On a soif, mais on ne boit pas, dans La soif, au risque sinon, comme Dumure, de choper une courante apocalyptique. Le roman noir de Pierre-François Moreau, avec ses multiples fils qui s’emmêlent dans un nœud inextricable de trahisons en séries, d’alliances de circonstances et d’explosions de violence dans une atmosphère écrasante de chaleur, de poussière et de pulsions de violence et de sexe tient autant de l’histoire de barbouzes et de truands que de l’expérience sensorielle.

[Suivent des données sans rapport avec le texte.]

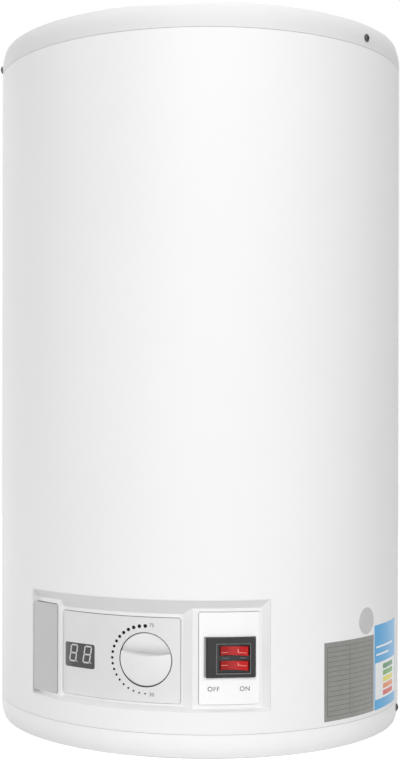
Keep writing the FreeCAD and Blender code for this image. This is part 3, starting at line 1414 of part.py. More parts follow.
def temperature_knob():
    """Low domed cap with a half-moon hollow for a finger, and its D-shaped spindle."""
    shoulder = "Size.knob_radius - Size.knob_edge"
    cavity_top = "-Size.knob_cavity_depth"
    cap = revolved("knob", [("0", "-Size.knob_skirt"), ("Size.knob_boss", "-Size.knob_skirt"),
                            ("Size.knob_boss", cavity_top), ("Place.knob_inner", cavity_top),
                            ("Place.knob_inner", "-Size.knob_skirt"),
                            ("Size.knob_radius", "-Size.knob_skirt"),
                            ("Size.knob_radius", "Size.knob_rim - Size.knob_edge"),
                            (shoulder, "Size.knob_rim"), ("0", "Size.knob_crown")],
                   {6: ("Size.knob_edge", -1), 7: ("Place.knob_dome", -1)})
    bore = d_rod("knob_bore", "Size.spindle_radius + 0.05", "Size.spindle_flat + 0.05",
                 "-Size.knob_skirt", "Size.spindle_in_knob + 0.2")
    sub_part(cut("knob_bored", cap, [finger_hollow(), bore]), "temperature_knob",
             where("Size.knob_angle", "Place.fascia_face", "Place.knob_height", "90"))

    round_length = "Place.spindle_length - Size.spindle_in_knob"
    spindle = fuse("spindle", [cylinder("spindle_round", "Size.spindle_radius", round_length),
                               d_rod("spindle_flat", "Size.spindle_radius",
                                     "Size.spindle_flat", round_length,
                                     "Size.spindle_in_knob")])
    sub_part(spindle, "thermostat_spindle",
             where("Size.knob_angle", "Place.cup_back - Size.spindle_in_body",
                   "Place.knob_height", "90"))


def thermostat():
    """Thermostat behind the knob's cup, with the two screws that hold it there."""
    depth = "Size.thermostat_depth"
    holes = [cylinder("spindle_bore", "Size.spindle_radius + Size.spindle_gap", depth,
                      where(up=f"{depth} - Size.spindle_in_body - Size.clearance"))]
    screws = []
    for i, sign in enumerate(("-", "")):
        rise = f"{sign}Size.thermostat_screw_rise"
        holes.append(cylinder(f"thermostat_hole_{i}", "Size.thermostat_screw_radius + 0.05",
                              "Size.thermostat_screw_length",
                              where(y=rise, up=f"{depth} - Size.thermostat_screw_length")))
        screws.append(screw(f"thermostat_screw_{i}", "Size.thermostat_screw_head",
                            "Size.thermostat_screw_head_height", "Size.thermostat_screw_radius",
                            "Size.thermostat_screw_length",
                            where("Size.knob_angle", "Place.cup_floor",
                                  f"Place.knob_height + ({rise})", "90")))
    case = rounded_block("thermostat", "Size.thermostat_width", "Size.thermostat_width", depth,
                         "Size.thermostat_corner")
    sub_part(cut("thermostat_case", case, holes), "thermostat_body",
             where("Size.knob_angle", "Place.thermostat_back", "Place.knob_height", "90"))
    sub_part(group("thermostat_screw_set", screws), "thermostat_screws")


SWITCH_PLACE = where("Size.switch_angle", "Place.plate_face", "Place.switch_height")


def front_block(name, width, rise, back, front, corner):
    """A block between two depths in front of its XZ plane, with its long edges rounded."""
    return rounded_block(name, width, rise, f"{front} - ({back})", corner, back, "XZ_Plane")


def power_switch():
    """Bevelled frame with a sunk well, a body behind the panel and two rockers."""
    frame = new_body("switch_frame")
    sketch = new_sketch(frame, "switch_frame_outline", "XZ_Plane", "-Size.switch_proud / 2")
    rectangle(sketch, "Size.switch_width", "Size.switch_rise")
    block = pad(frame, sketch, "1.5 * Size.switch_proud")
    face = -SIZES["switch_proud"] + 0.01
    bevel(frame, block, "Size.switch_bevel",
          lambda edge: all(vertex.Point.y < face for vertex in edge.Vertexes))
    plate = cylinder("plate_shape", "Place.plate_face + 0.1", "2 * Size.switch_rise",
                     where(y="Place.plate_face", up="-Size.switch_rise"))
    back = front_block("switch_body", "Size.switch_body_width", "Size.switch_body_rise",
                       "-Size.switch_body_depth", "1", "Size.switch_body_corner")
    solid = fuse("switch_solid", [cut("switch_frame_fitted", frame, [plate]), back])
    tools = [put(front_block("switch_well", "Size.well_width", "Size.well_rise",
                             "Place.well_floor", "Size.switch_proud + 1", "Size.well_corner"),
                 where(x="Size.well_shift", up="-Size.well_drop"))]
    tabs = []
    for name, sign in (("upper", ""), ("lower", "-")):
        row = f"{sign}Size.rocker_pitch / 2 - Size.rocker_drop"
        tools.append(block_tool(f"{name}_cavity",
                                ("2 * Place.cavity_half",
                                 "Place.cavity_floor + Size.switch_proud + 1",
                                 "Place.cavity_rise"),
                                ("Size.rocker_shift - Place.cavity_half",
                                 "-Size.switch_proud - 1", f"{row} - Place.cavity_rise / 2")))
        outline_sketch = new_sketch(new_body(f"{name}_paddle"), f"{name}_profile", "XY_Plane")
        paddle = outline_sketch.getParentGeoFeatureGroup()
        tip = "Size.rocker_tip"
        base = "Size.rocker_base"
        outline(outline_sketch, [("-Place.rocker_tip_x", f"-{tip}"),
                                 ("Place.rocker_tip_x", f"-{tip}"),
                                 ("Place.rocker_base_x", base), ("-Place.rocker_base_x", base)],
                {0: ("Place.rocker_dish", 1), 1: ("Size.rocker_radius", -1),
                 3: ("Size.rocker_radius", -1)})
        slab = pad(paddle, outline_sketch, "Size.rocker_rise", midplane=True)
        upright = along(Z_AXIS)
        fillet(paddle, slab, "Size.rocker_edge",
               lambda edge: upright(edge) and edge.Vertexes[0].Point.y < 0)
        pivot = cylinder(f"{name}_trunnions", "Size.trunnion_radius",
                         "Size.rocker_rise + 2 * Size.trunnion_length",
                         where(up="-Size.rocker_rise / 2 - Size.trunnion_length"))
        place = f"placement(vector(Size.rocker_shift; Size.rocker_sink; {row});" \
                " rotation(-Size.rocker_tilt; 0; 0))"
        sub_part(fuse(f"{name}_rocker", [paddle, pivot]), f"rocker_{name}",
                 SWITCH_PLACE + " * " + place)
        for i in range(3):
            tabs.append(block_tool(f"{name}_tab_{i}",
                                   ("Size.tab_thickness", "Size.tab_length", "Size.tab_width"),
                                   (f"({i} - 1) * Size.tab_pitch - Size.tab_thickness / 2",
                                    "Size.switch_body_depth", f"{row} - Size.tab_width / 2")))
    tools.append(cylinder("trunnion_bore", "Size.trunnion_radius + Size.trunnion_gap",
                          "2 * Place.trunnion_reach",
                          where(x="Size.rocker_shift", y="Size.rocker_sink",
                                up="-Place.trunnion_reach - Size.rocker_drop")))
    sub_part(cut("switch", solid, tools), "switch_housing", SWITCH_PLACE)
    sub_part(group("tab_set", tabs), "switch_terminals", SWITCH_PLACE)


def mains_inlet():
    """Cable gland in the bottom cover, its nut, and the terminal block."""
    nose = [("Size.gland_bore", "Place.gland_cap_low"),
            ("Size.gland_nose_radius", "Place.gland_cap_low"),
            ("Size.gland_cap_radius", "Place.gland_nose_top"),
            ("Size.gland_cap_radius", "Place.gland_hex_low"),
            ("Size.gland_bore", "Place.gland_hex_low")]
    place = where(x="Size.gland_x", y="Size.gland_y")
    hexagon = nut("gland_hexagon", "Size.gland_width", "Size.gland_hex_height",
                  "Size.gland_bore", where(up="Place.gland_hex_low"))
    thread = ring("gland_thread", "Size.gland_bore", "Size.gland_thread_radius",
                  "Size.cap_step", "Size.cap_step + Size.gland_thread_length")
    sub_part(fuse("gland", [revolved("gland_cap", nose), hexagon, thread]), "cable_gland", place)
    sub_part(nut("locknut", "Size.gland_width", "Size.gland_nut_height",
                 "Size.gland_thread_radius + 0.05"), "gland_nut",
             where(x="Size.gland_x", y="Size.gland_y", up="Place.plate_top"))

    holes = []
    screws = []
    for i in range(SIZES["block_ways"]):
        x = f"({i} - (Size.block_ways - 1) / 2) * Size.block_pitch"
        holes.append(cylinder(f"wire_hole_{i}", "Size.block_wire_radius", "Size.block_depth",
                              f"placement(vector({x}; -Size.block_depth / 2;"
                              " Size.block_wire_height); rotation(0; 0; -90))"))
        for j, sign in enumerate(("-", "")):
            y = f"{sign}Size.block_depth / 4"
            low = "Size.block_height - Size.block_screw_depth"
            holes.append(cylinder(f"block_hole_{i}_{j}", "Size.block_screw_radius",
                                  "Size.block_screw_depth", where(x=x, y=y, up=low)))
            screws.append(cylinder(f"block_screw_{i}_{j}", "Size.block_screw_radius - 0.1",
                                   "Size.block_screw_depth / 2", where(x=x, y=y, up=low)))
    place = where(x="Size.block_x", y="Size.block_y", up="Place.plate_top")
    block = rounded_block("terminals", "Size.block_width", "Size.block_depth",
                          "Size.block_height", "1")
    sub_part(cut("terminals_drilled", block, holes), "terminal_block", place)
    sub_part(group("block_screw_set", screws), "terminal_screws", place)


def rear_places(y):
    """Placements at the four bracket studs, from a depth towards the wall."""
    return [f"placement(vector({x}; {y}; {z}); rotation(0; 0; -90))" for x, z in stud_places()]


def wall_fixing():
    """Hat-shaped bracket on four studs, with spacers and nuts, and the lower spacer."""
    bracket = new_body("bracket")
    plan = new_sketch(bracket, "bracket_plan", "XY_Plane", "Place.bracket_low")
    half = [("Size.bracket_web_half", "Place.web_back"), ("Place.ramp_end", "Place.wall_y"),
            ("Place.bracket_half", "Place.wall_y"), ("Place.bracket_half", "Place.wing_front"),
            ("Place.ramp_end + Place.bracket_mitre", "Place.wing_front"),
            ("Size.bracket_web_half + Place.bracket_mitre", "Place.web_front")]
    outline(plan, half + [(f"-({x})", y) for x, y in reversed(half)])
    pad(bracket, plan, "Size.bracket_rise")
    radius = "Size.slot_radius"
    end = "Place.slot_half"
    shape = [(f"-{end}", f"-{radius}"), (end, f"-{radius}"), (f"{end} + {radius}", "0"),
             (end, radius), (f"-{end}", radius), (f"-{end} - {radius}", "0")]
    tools = rear_holes("web_hole", "Size.bracket_hole_radius")
    for i, sign in enumerate(("-", "")):
        slot = new_body(f"slot_{i}")
        sketch = new_sketch(slot, f"slot_{i}_outline", "XZ_Plane")
        outline(sketch, shape, {1: (radius, -1), 2: (radius, -1), 4: (radius, -1),
                                5: (radius, -1)})
        pad(slot, sketch, "2 * Size.bracket_sheet", midplane=True)
        tools.append(put(slot, f"placement(vector({sign}Size.slot_spacing / 2; Place.wall_y"
                               " - Size.bracket_sheet / 2; Place.bracket_height);"
                               " rotation(0; 0; 0))"))
    sub_part(cut("bracket_cut", bracket, tools), "wall_bracket")

    start = "0.8 * Place.tank_radius"
    tall = "Place.bracket_height + Size.bracket_rise"
    rods = [cylinder(f"bracket_rod_{i}", "Size.stud_radius", f"Place.stud_end - {start}", place)
            for i, place in enumerate(rear_places(start))]
    sub_part(cut("bracket_rods", group("bracket_rod_set", rods),
                 [cylinder("tank_shape", "Place.tank_radius", tall)]), "bracket_studs")
    start = "0.8 * Size.shell_radius"
    sleeves = [put(ring(f"sleeve_{i}", "Size.bracket_hole_radius", "Size.spacer_radius", "0",
                        f"Place.web_front - {start}"), place)
               for i, place in enumerate(rear_places(start))]
    sub_part(cut("sleeves", group("sleeve_set", sleeves),
                 [cylinder("shell_shape", "Size.shell_radius", tall)]), "bracket_spacers")
    nuts = [nut(f"bracket_nut_{i}", "Size.nut_width", "Size.nut_height",
                "Size.stud_radius + 0.05", place)
            for i, place in enumerate(rear_places("Place.web_back"))]
    sub_part(group("bracket_nut_set", nuts), "bracket_nuts")

    foot = put(front_block("foot_block", "Size.lower_spacer_width", "Size.lower_spacer_rise",
                           "-Place.wall_y", f"-({start})", "Size.lower_spacer_corner"),
               where(up="Size.lower_spacer_height"))
    peg = cylinder("foot_peg", "Size.lower_screw_radius", "Place.wall_y - Place.shell_inner",
                   "placement(vector(0; Place.shell_inner; Size.lower_spacer_height);"
                   " rotation(0; 0; -90))")
    pad_block = cut("foot_pad", foot, [cylinder("foot_shape", "Size.shell_radius", tall)])
    sub_part(fuse("foot_spacer", [pad_block, peg]), "lower_wall_spacer")


def check_and_export():
    """Stops at a faulty object, and otherwise writes each sub-part as its own solid file."""
    DOCUMENT.recompute()
    faulty = [item.Name for item in DOCUMENT.Objects
              if "Invalid" in item.State or "Error" in item.State]
    if faulty:
        raise ValueError("faulty objects: " + ", ".join(faulty))
    os.makedirs("parts", exist_ok=True)
    for item in SUB_PARTS:
        if item.Shape.isNull() or not item.Shape.isValid() or not item.Shape.Solids:
            raise ValueError(f"{item.Label} is not a valid solid")
        item.Shape.exportStep(f"parts/{item.Label}.step")


casing()
tank()
heating_flange()
pipes()
control_bezel()
panel_plates()
display()
panel_fixings()
temperature_knob()
thermostat()
power_switch()
mains_inlet()
wall_fixing()
check_and_export()
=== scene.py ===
"""Looks of a wall-hung electric storage water heater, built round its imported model.

Angles run round the heater's upright axis from its front, positive towards the viewer's right.
Heights start at its lower rim, and radii at its axis. Lengths are in millimetres, and become
metres only where a mesh point, the camera, a lamp or a node takes them.
"""
import bmesh
import bpy
import json
import math
from mathutils import Matrix, Vector

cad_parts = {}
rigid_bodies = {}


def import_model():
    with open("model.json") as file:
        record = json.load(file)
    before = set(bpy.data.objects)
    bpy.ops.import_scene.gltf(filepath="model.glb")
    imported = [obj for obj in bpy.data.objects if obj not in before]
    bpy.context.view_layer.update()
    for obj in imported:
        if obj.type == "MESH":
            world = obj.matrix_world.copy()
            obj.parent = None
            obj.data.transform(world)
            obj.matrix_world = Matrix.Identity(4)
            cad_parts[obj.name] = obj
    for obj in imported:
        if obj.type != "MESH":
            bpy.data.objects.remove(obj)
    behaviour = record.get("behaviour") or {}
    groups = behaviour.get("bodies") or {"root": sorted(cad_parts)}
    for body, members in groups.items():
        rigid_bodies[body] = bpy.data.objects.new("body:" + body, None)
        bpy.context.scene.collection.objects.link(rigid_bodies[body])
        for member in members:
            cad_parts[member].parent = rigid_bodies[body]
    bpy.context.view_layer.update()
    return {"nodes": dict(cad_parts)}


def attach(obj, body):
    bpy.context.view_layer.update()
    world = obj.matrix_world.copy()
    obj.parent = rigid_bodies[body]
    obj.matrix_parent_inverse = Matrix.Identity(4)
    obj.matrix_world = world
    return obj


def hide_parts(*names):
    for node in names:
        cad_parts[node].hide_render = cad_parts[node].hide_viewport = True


for leftover in list(bpy.data.objects):
    bpy.data.objects.remove(leftover)
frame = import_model()
NODES = frame["nodes"]

# Where the heater stands in the frame of the part
AXIS_Y = -245
LOWER_RIM = -600

# Radii of the shell, of the control panel's two floors and of the plates' faces
SHELL_RADIUS = 225
RECESS_RADIUS = 216
LAND_RADIUS = 220
FASCIA_FACE = 217.3
PLATE_FACE = 221.3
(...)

Puzzle de la crise et du crime dans une Andalousie loin des routes touristiques, dont chacun des personnages détient quelques pièces sans jamais avoir une vue d’ensemble qui lui permettrait de limiter la casse, La soif vire assez vite au jeu de massacre et bien peu de personnages auront l’occasion d’étancher la leur, de soif. En creux, c’est le portrait d’une marge de l’Europe accablée par tous les maux d’une dérégulation généralisée dans laquelle tous les prédateurs cherchent à faire leur beurre.
L’énergie déployée par Pierre-François Moreau permet de glisser sur quelques passages un peu ampoulés pour nous entraîner dans une cuite à sec de 200 pages menées avec rage et aussi, quand même, un plaisant cynisme.
Pierre-François Moreau, La soif, La Manufacture de Livres, 2017. 200 p.